Begin

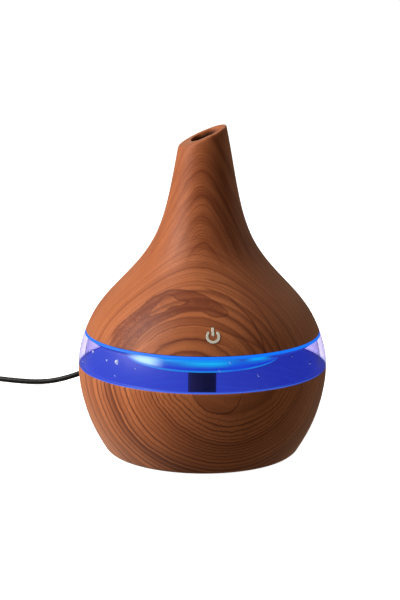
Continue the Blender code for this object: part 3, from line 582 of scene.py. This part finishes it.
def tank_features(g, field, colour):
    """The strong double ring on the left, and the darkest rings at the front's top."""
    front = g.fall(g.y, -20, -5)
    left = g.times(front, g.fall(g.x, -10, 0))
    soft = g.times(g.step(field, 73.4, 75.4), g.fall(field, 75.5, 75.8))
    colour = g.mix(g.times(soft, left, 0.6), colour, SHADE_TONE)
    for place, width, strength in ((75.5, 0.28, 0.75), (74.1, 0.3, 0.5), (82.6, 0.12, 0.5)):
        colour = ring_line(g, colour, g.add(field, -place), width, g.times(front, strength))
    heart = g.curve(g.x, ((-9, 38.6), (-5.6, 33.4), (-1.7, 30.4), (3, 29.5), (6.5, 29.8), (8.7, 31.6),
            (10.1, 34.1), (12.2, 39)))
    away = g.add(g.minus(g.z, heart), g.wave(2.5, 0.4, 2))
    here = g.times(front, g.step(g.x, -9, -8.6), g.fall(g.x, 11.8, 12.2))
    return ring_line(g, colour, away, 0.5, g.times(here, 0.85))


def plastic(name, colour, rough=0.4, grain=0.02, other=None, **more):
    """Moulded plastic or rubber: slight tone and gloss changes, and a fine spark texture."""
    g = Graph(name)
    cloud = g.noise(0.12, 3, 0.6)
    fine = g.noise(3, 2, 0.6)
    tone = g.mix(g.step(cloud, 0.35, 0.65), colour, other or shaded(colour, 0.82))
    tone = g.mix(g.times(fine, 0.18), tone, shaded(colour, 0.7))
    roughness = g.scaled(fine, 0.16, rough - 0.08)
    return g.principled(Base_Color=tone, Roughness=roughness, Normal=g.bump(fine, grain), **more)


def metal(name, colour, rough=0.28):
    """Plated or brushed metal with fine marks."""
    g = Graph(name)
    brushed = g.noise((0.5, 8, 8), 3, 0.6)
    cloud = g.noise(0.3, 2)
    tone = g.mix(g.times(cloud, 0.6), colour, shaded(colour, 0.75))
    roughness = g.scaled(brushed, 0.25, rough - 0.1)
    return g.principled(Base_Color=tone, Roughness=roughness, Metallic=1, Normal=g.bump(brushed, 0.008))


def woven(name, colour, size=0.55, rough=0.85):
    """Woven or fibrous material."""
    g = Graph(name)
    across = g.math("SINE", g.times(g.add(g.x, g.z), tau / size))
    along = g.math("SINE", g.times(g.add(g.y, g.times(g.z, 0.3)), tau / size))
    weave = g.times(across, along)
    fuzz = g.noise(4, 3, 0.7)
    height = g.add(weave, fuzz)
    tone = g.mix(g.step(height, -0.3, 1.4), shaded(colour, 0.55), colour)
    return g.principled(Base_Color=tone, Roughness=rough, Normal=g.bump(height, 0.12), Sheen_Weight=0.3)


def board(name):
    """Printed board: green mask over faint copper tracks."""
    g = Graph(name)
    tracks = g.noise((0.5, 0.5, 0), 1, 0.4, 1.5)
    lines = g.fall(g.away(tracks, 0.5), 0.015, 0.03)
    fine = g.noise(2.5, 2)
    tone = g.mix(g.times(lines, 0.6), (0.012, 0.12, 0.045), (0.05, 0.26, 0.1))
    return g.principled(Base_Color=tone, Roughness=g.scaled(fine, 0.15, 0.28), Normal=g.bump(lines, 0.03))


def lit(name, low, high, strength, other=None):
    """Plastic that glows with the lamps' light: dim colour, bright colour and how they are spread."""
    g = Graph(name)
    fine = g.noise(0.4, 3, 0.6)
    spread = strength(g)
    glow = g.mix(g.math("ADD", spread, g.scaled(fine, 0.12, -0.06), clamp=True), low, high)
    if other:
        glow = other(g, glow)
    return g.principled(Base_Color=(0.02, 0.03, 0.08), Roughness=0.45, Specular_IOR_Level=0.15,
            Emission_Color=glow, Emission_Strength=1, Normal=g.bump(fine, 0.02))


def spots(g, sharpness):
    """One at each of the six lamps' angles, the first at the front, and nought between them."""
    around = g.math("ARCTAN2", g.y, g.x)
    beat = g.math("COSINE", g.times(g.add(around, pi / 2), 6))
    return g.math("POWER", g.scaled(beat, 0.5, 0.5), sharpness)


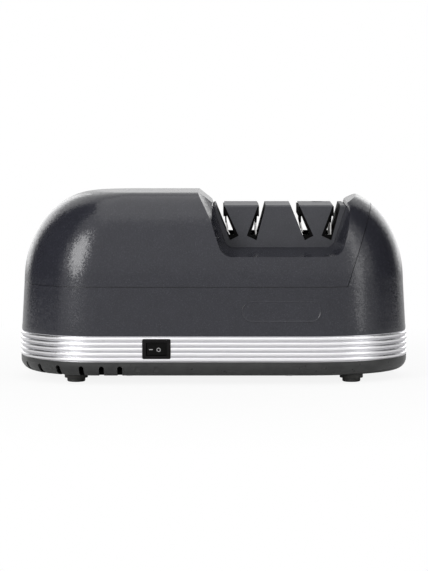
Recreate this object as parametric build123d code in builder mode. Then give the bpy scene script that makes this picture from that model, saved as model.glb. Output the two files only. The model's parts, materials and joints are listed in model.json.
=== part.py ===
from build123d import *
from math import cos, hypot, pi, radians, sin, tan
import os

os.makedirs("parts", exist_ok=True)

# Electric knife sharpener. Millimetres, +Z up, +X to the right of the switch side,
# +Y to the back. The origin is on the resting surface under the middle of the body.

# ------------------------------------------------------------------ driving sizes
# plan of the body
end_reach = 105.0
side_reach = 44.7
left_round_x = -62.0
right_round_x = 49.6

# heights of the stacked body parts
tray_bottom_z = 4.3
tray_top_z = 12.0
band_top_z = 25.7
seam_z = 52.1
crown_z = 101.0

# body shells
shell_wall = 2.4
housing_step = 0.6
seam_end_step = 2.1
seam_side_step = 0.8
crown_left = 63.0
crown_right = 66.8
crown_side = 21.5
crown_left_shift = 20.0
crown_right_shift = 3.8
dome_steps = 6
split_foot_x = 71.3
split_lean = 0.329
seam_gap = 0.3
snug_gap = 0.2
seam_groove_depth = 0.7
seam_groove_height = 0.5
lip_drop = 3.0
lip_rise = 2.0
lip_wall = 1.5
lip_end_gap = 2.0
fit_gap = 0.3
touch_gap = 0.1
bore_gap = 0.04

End

* _WHAT IS NEEDED_
Would you copy out each line exactly as written?

* _SOLUTION TO THIS PROBLEM_
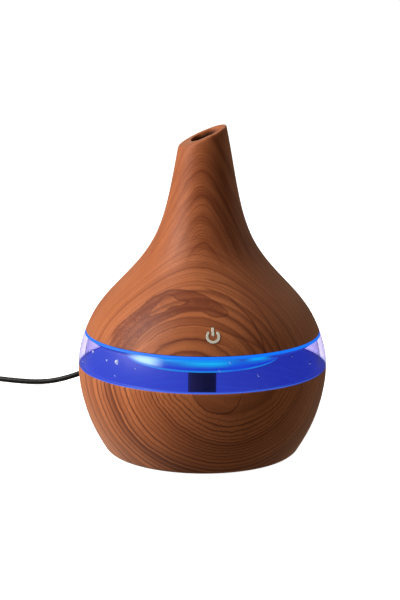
Continue the Blender code for this object: part 3, from line 582 of scene.py. This part finishes it.
def tank_features(g, field, colour):
    """The strong double ring on the left, and the darkest rings at the front's top."""
    front = g.fall(g.y, -20, -5)
    left = g.times(front, g.fall(g.x, -10, 0))
    soft = g.times(g.step(field, 73.4, 75.4), g.fall(field, 75.5, 75.8))
    colour = g.mix(g.times(soft, left, 0.6), colour, SHADE_TONE)
    for place, width, strength in ((75.5, 0.28, 0.75), (74.1, 0.3, 0.5), (82.6, 0.12, 0.5)):
        colour = ring_line(g, colour, g.add(field, -place), width, g.times(front, strength))
    heart = g.curve(g.x, ((-9, 38.6), (-5.6, 33.4), (-1.7, 30.4), (3, 29.5), (6.5, 29.8), (8.7, 31.6),
            (10.1, 34.1), (12.2, 39)))
    away = g.add(g.minus(g.z, heart), g.wave(2.5, 0.4, 2))
    here = g.times(front, g.step(g.x, -9, -8.6), g.fall(g.x, 11.8, 12.2))
    return ring_line(g, colour, away, 0.5, g.times(here, 0.85))


def plastic(name, colour, rough=0.4, grain=0.02, other=None, **more):
    """Moulded plastic or rubber: slight tone and gloss changes, and a fine spark texture."""
    g = Graph(name)
    cloud = g.noise(0.12, 3, 0.6)
    fine = g.noise(3, 2, 0.6)
    tone = g.mix(g.step(cloud, 0.35, 0.65), colour, other or shaded(colour, 0.82))
    tone = g.mix(g.times(fine, 0.18), tone, shaded(colour, 0.7))
    roughness = g.scaled(fine, 0.16, rough - 0.08)
    return g.principled(Base_Color=tone, Roughness=roughness, Normal=g.bump(fine, grain), **more)


def metal(name, colour, rough=0.28):
    """Plated or brushed metal with fine marks."""
    g = Graph(name)
    brushed = g.noise((0.5, 8, 8), 3, 0.6)
    cloud = g.noise(0.3, 2)
    tone = g.mix(g.times(cloud, 0.6), colour, shaded(colour, 0.75))
    roughness = g.scaled(brushed, 0.25, rough - 0.1)
    return g.principled(Base_Color=tone, Roughness=roughness, Metallic=1, Normal=g.bump(brushed, 0.008))


def woven(name, colour, size=0.55, rough=0.85):
    """Woven or fibrous material."""
    g = Graph(name)
    across = g.math("SINE", g.times(g.add(g.x, g.z), tau / size))
    along = g.math("SINE", g.times(g.add(g.y, g.times(g.z, 0.3)), tau / size))
    weave = g.times(across, along)
    fuzz = g.noise(4, 3, 0.7)
    height = g.add(weave, fuzz)
    tone = g.mix(g.step(height, -0.3, 1.4), shaded(colour, 0.55), colour)
    return g.principled(Base_Color=tone, Roughness=rough, Normal=g.bump(height, 0.12), Sheen_Weight=0.3)


def board(name):
    """Printed board: green mask over faint copper tracks."""
    g = Graph(name)
    tracks = g.noise((0.5, 0.5, 0), 1, 0.4, 1.5)
    lines = g.fall(g.away(tracks, 0.5), 0.015, 0.03)
    fine = g.noise(2.5, 2)
    tone = g.mix(g.times(lines, 0.6), (0.012, 0.12, 0.045), (0.05, 0.26, 0.1))
    return g.principled(Base_Color=tone, Roughness=g.scaled(fine, 0.15, 0.28), Normal=g.bump(lines, 0.03))


def lit(name, low, high, strength, other=None):
    """Plastic that glows with the lamps' light: dim colour, bright colour and how they are spread."""
    g = Graph(name)
    fine = g.noise(0.4, 3, 0.6)
    spread = strength(g)
    glow = g.mix(g.math("ADD", spread, g.scaled(fine, 0.12, -0.06), clamp=True), low, high)
    if other:
        glow = other(g, glow)
    return g.principled(Base_Color=(0.02, 0.03, 0.08), Roughness=0.45, Specular_IOR_Level=0.15,
            Emission_Color=glow, Emission_Strength=1, Normal=g.bump(fine, 0.02))


def spots(g, sharpness):
    """One at each of the six lamps' angles, the first at the front, and nought between them."""
    around = g.math("ARCTAN2", g.y, g.x)
    beat = g.math("COSINE", g.times(g.add(around, pi / 2), 6))
    return g.math("POWER", g.scaled(beat, 0.5, 0.5), sharpness)


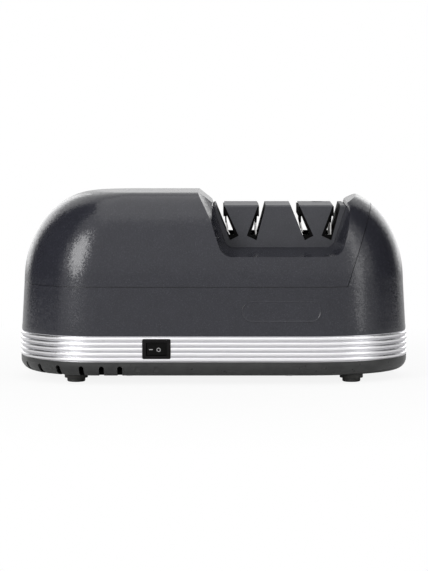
Recreate this object as parametric build123d code in builder mode. Then give the bpy scene script that makes this picture from that model, saved as model.glb. Output the two files only. The model's parts, materials and joints are listed in model.json.
=== part.py ===
from build123d import *
from math import cos, hypot, pi, radians, sin, tan
import os

os.makedirs("parts", exist_ok=True)

# Electric knife sharpener. Millimetres, +Z up, +X to the right of the switch side,
# +Y to the back. The origin is on the resting surface under the middle of the body.

# ------------------------------------------------------------------ driving sizes
# plan of the body
end_reach = 105.0
side_reach = 44.7
left_round_x = -62.0
right_round_x = 49.6

# heights of the stacked body parts
tray_bottom_z = 4.3
tray_top_z = 12.0
band_top_z = 25.7
seam_z = 52.1
crown_z = 101.0

# body shells
shell_wall = 2.4
housing_step = 0.6
seam_end_step = 2.1
seam_side_step = 0.8
crown_left = 63.0
crown_right = 66.8
crown_side = 21.5
crown_left_shift = 20.0
crown_right_shift = 3.8
dome_steps = 6
split_foot_x = 71.3
split_lean = 0.329
seam_gap = 0.3
snug_gap = 0.2
seam_groove_depth = 0.7
seam_groove_height = 0.5
lip_drop = 3.0
lip_rise = 2.0
lip_wall = 1.5
lip_end_gap = 2.0
fit_gap = 0.3
touch_gap = 0.1
bore_gap = 0.04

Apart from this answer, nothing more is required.